- Born: Mauritius
- Occupation: Artist

= Audrey Albert =

Mauritian-Chagossian artist and photographer

Audrey Albert is a Mauritian artist with Chagossian heritage, whose work reflects the cultural heritage and identities of Chagos Islanders. Her work has been exhibited internationally, and in 2021 she was appointed to a Creative Fellowship at Manchester International Festival.

== Biography ==
Born in Mauritius, to a family of Chagossian heritage, Albert studied political science and communication at the University of Mauritius from 2009 to 2013. She subsequently studied photography at Manchester School of Art from 2015 to 2018.

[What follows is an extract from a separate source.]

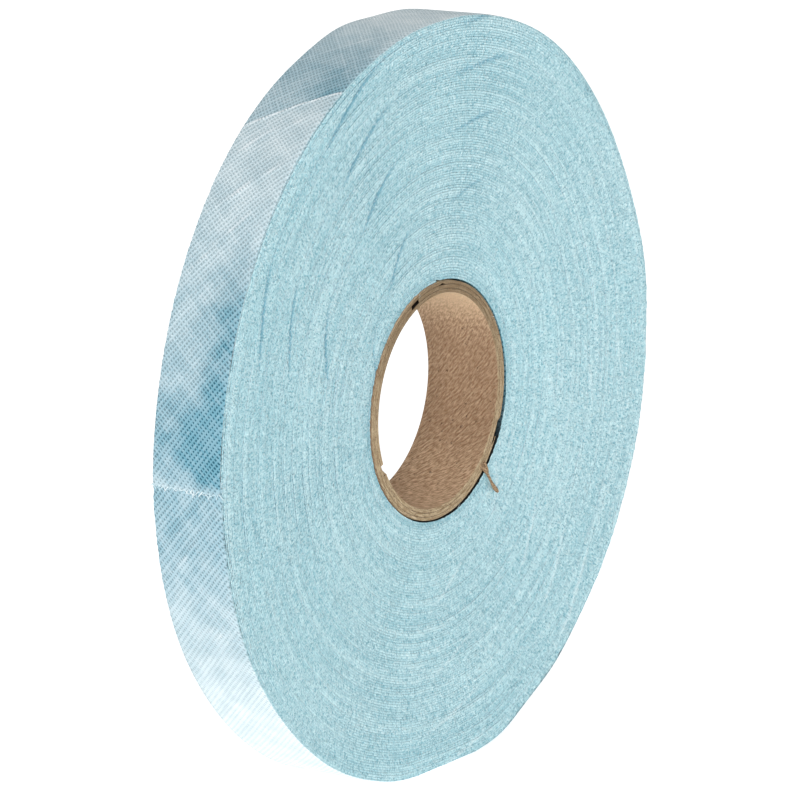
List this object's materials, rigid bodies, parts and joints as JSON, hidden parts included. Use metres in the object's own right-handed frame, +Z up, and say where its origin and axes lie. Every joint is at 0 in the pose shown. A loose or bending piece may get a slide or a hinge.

Albert's artistic practice draws on themes of identity and tradition and draws on Chagossian cultural heritage, primarily through cameraless, analogue and digital photography. Her work Matter Out of Place has been exhibited in Pingyao, Mauritius, Arles, and at the People's History Museum in Manchester. In 2020 she designed Christmas cards, which were sold as part of fund-raising initiatives by the UK Chagos Support Association.

In 2021 she was appointed to a Creative Fellowship by Manchester International Festival, where she worked on a project entitled Chagossians in Manchester. She has also worked as a Young Decision Maker for the theatre Contact MCR, where she was involved in its redevelopment.